El atropello mortal de un niño de 20 meses y el posterior linchamiento del camionero, hechos que sucedieron en un barrio de Valencia, han conmocionado a la opinión pública de todo el país. La tragedia alcanza unos tintes muy oscuros cuando se tiñe de venganza, pero lo que es absolutamente cierto e inexorable es que la muerte del autor del atropello no va a devolver la vida al pequeño.
Es muy difícil saber lo que pudo pasar por la cabeza del padre y los tíos del niño fallecido antes de que arremetieran a cuchilladas contra el camionero, en el supuesto, claro está, de que se demuestre que fueron ellos los autores de las puñaladas que le costaron la vida.
Pero precisamente en circunstancias como éstas, absolutamente trágicas y carentes de toda razón, es donde se demuestra el valor que tiene la ley y su aplicación a hechos concretos.
A muchos, el caso de Valencia les habrá hecho reflexionar sobre la afirmación de Thomas Hobbes cuando aseguraba que el hombre es un lobo para el hombre y defendía el valor de las leyes como atadura para los instintos animales de los humanos.

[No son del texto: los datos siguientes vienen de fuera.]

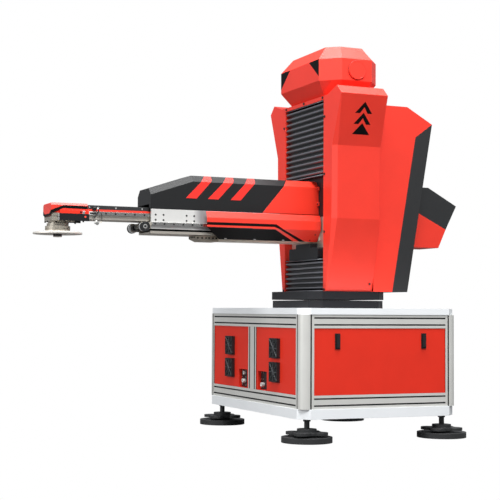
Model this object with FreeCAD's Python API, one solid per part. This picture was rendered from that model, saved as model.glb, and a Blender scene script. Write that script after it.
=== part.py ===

Al margen de cualquier otra consideración, y pese al inmenso y tremendo dolor de los familiares del niño, nadie puede tomarse la justicia por su mano y ejercer de vengador de una muerte que no tiene ya vuelta atrás. Lo único que se consigue con un linchamiento es crear más dolor en otras personas y, tal vez, en la propia conciencia.
Podemos plantearnos, eso sí, si las leyes son o no las más adecuadas. Podemos cuestionar si existen o no las estructuras necesarias para la circulación de vehículos pesados en aquel barrio valenciano. Pero, claro está, lo hacemos ahora, cuando lo sucedido es ya irremisible y la desgracia se ha cebado en dos familias.